● **TASK BRIEF**
Which lines hold the string "pose"? Copy every one of them.

START MATERIAL FOR THE TASK

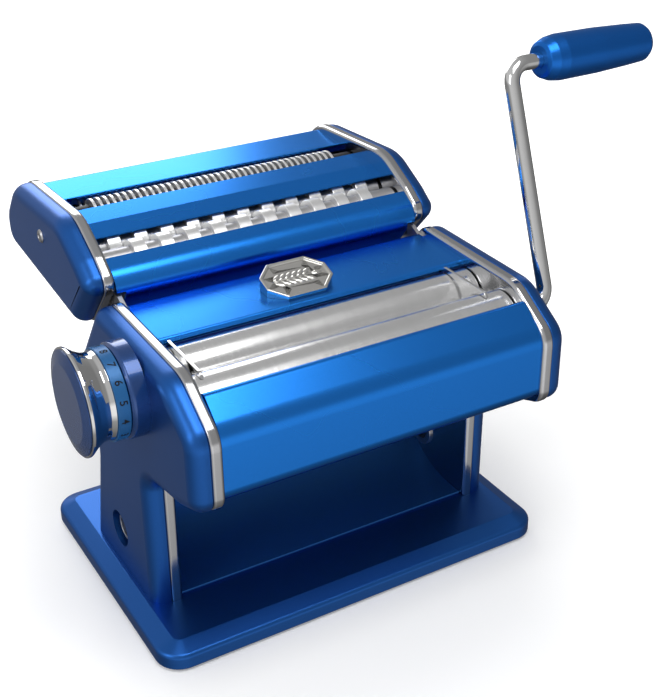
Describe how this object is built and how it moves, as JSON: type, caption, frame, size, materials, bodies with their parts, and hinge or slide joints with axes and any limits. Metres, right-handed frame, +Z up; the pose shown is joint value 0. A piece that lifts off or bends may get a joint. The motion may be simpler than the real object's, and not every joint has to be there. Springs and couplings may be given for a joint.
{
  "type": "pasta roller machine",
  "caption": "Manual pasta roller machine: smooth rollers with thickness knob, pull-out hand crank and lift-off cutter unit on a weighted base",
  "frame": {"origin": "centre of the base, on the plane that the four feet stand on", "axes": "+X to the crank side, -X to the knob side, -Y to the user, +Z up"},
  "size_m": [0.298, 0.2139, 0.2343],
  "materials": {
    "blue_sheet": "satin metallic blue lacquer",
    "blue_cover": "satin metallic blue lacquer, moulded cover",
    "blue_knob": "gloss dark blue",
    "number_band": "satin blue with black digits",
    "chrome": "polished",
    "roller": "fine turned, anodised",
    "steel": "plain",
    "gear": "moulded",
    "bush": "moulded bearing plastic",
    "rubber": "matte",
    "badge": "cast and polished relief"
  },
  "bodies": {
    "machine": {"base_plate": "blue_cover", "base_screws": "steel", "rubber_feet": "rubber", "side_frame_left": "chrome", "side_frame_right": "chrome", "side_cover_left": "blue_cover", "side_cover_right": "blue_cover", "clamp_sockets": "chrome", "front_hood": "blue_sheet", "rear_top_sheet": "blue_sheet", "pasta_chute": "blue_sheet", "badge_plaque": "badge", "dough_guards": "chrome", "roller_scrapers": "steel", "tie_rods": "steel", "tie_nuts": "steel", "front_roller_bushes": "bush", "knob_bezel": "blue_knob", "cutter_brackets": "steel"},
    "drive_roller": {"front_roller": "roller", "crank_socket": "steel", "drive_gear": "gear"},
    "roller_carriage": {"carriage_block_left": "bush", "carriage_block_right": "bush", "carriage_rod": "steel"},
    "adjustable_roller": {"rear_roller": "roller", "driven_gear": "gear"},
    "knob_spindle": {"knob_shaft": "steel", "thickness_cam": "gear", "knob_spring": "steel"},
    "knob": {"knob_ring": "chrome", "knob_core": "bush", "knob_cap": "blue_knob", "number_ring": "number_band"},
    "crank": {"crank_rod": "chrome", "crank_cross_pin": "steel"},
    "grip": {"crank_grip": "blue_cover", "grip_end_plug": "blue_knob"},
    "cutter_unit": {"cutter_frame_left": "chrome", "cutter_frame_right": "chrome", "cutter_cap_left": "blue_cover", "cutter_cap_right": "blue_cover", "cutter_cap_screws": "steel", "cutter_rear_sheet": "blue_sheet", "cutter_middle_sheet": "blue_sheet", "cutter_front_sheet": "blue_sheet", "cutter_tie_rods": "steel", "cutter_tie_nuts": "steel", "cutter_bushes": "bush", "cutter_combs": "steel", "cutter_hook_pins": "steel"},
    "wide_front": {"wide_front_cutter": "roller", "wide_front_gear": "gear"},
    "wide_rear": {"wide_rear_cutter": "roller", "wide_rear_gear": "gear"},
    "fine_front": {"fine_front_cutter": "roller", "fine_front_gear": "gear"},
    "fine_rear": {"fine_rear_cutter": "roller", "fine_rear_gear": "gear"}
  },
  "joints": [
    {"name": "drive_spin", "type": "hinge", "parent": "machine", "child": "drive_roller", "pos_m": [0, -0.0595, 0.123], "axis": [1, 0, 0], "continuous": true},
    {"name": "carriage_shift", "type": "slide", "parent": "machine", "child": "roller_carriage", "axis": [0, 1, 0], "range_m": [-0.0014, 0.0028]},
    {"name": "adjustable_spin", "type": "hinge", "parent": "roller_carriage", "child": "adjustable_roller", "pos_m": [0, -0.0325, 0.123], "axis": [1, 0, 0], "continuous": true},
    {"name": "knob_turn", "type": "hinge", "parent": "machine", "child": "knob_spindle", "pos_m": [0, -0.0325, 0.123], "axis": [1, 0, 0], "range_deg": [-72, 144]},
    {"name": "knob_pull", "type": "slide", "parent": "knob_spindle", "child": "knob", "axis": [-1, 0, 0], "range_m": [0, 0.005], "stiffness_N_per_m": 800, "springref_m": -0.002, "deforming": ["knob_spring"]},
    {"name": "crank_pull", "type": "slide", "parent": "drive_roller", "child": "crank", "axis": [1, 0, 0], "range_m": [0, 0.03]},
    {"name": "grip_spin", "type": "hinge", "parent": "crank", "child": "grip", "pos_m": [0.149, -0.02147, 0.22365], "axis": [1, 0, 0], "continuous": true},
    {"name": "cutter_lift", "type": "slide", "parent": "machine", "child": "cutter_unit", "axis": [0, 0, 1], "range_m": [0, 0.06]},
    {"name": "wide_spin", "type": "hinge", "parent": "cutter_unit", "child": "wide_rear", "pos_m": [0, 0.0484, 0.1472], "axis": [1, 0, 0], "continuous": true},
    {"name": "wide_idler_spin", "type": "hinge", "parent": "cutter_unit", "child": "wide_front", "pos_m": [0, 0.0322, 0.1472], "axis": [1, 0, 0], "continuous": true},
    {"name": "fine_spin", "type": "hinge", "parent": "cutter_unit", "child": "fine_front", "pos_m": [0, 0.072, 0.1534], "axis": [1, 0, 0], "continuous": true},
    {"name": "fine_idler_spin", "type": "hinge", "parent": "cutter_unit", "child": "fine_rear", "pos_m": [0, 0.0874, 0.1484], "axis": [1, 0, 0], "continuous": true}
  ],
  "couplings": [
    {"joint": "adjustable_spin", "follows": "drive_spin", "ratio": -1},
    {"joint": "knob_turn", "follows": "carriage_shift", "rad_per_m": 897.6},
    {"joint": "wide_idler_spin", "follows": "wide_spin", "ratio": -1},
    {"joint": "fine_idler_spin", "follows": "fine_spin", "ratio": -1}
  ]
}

END MATERIAL FOR THE TASK
START MATERIAL FOR THE TASK

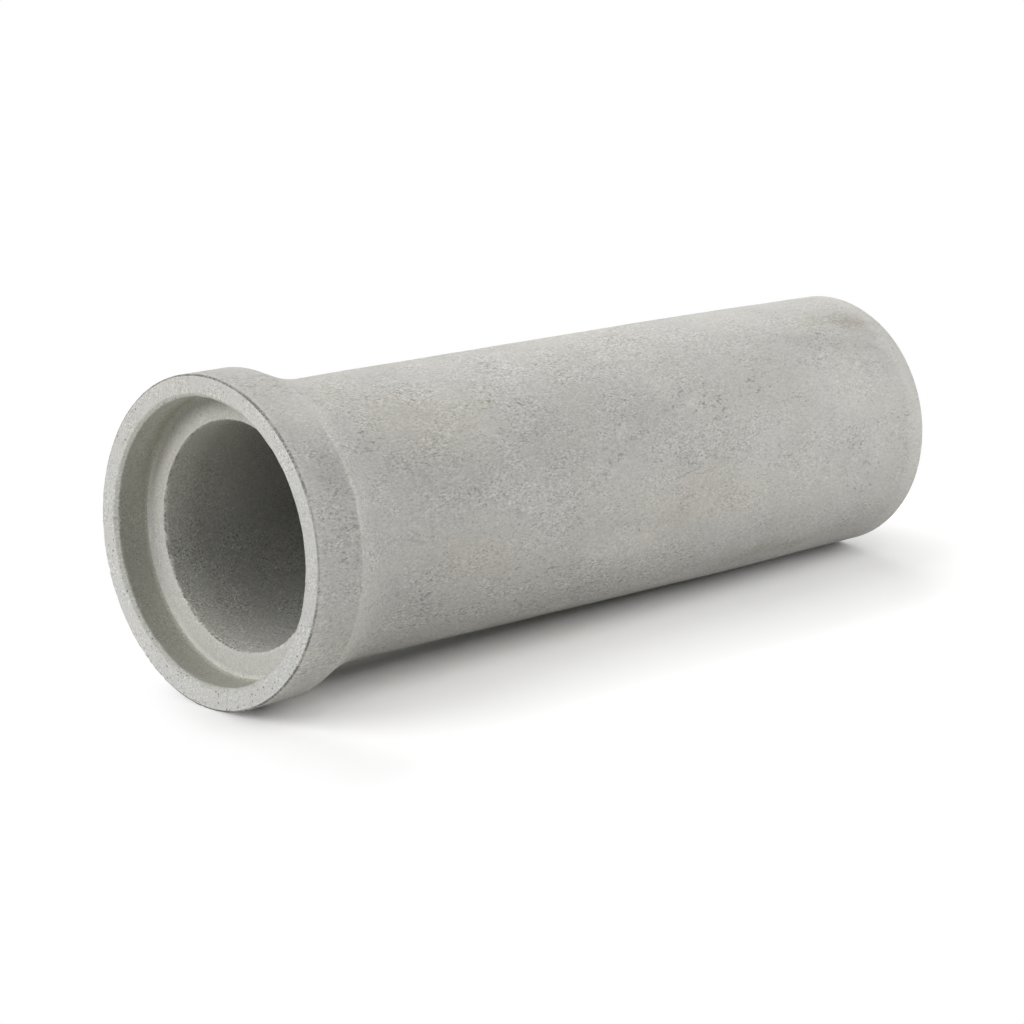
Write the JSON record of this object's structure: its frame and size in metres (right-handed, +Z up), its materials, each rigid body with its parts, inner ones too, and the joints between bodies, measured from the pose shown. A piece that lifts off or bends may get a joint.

END MATERIAL FOR THE TASK

● **THE OUTPUT**
Describe how this object is built and how it moves, as JSON: type, caption, frame, size, materials, bodies with their parts, and hinge or slide joints with axes and any limits. Metres, right-handed frame, +Z up; the pose shown is joint value 0. A piece that lifts off or bends may get a joint. The motion may be simpler than the real object's, and not every joint has to be there. Springs and couplings may be given for a joint.
Write the JSON record of this object's structure: its frame and size in metres (right-handed, +Z up), its materials, each rigid body with its parts, inner ones too, and the joints between bodies, measured from the pose shown. A piece that lifts off or bends may get a joint.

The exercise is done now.